EMILI GENÉ
Los piropos no cesaron a lo largo de la noche («guapo», «eres el más grande», «estás buenísimo» y cosas así), lo cual, en boca de mujeres y dirigidos a un hombre que no cesa de proclamar su triple fidelidad, es índice incontestable de la admiración que despierta. Como si no hubiesen pasado los años, o en todo caso como si hubiesen servido para mejorar el producto. Manolo Escobar siempre ha tendido al clasicismo, honrado y formal como se ha mostrado desde joven, pero ahora es una auténtica institución.
El cantante, que actuó el pasado sábado en el Auditòrium de Palma, sigue igual de enhiesto y elegante, aunque el aumento del hieratismo en el paso le da un porte todavía más autoritario. Hijo, esposo y padre único y por tanto más ejemplar, se presenta como el dandy de la copla que es. Sin despeinarse, porque su pasión está encauzada por el autocontrol.
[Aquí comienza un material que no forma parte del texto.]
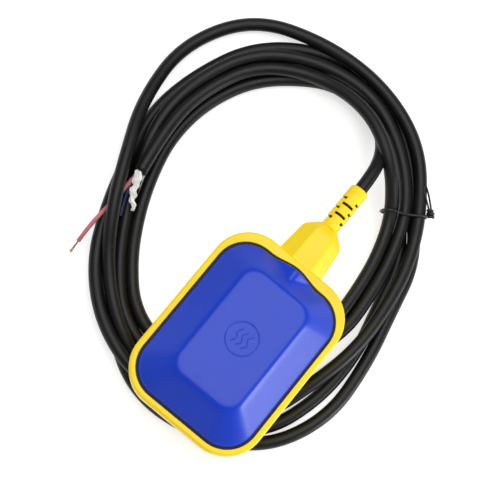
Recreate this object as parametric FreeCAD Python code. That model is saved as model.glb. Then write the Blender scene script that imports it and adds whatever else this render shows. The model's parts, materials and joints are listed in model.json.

Y por una cordialidad como la exhibida esta noche, que lo hace especialmente cercano, ajeno a los dogmas que uno podría suponer en su ideario: por ejemplo, ha reivindicado el respeto hacia cualquier forma de familia, con el mismo paternalismo con que hace décadas desaprobaba que las mujeres fuesen a los toros con minifalda.
Impecablemente vestido, se dejó querer por un público incondicional que invadió la sala y se dejó biografiar en vivo por un showman que hace las veces de presentador, comentarista y hagiógrafo y que me pareció amanerado en exceso, como si el contrapunto informal y divertido que debe representar se les hubiese desequilibrado.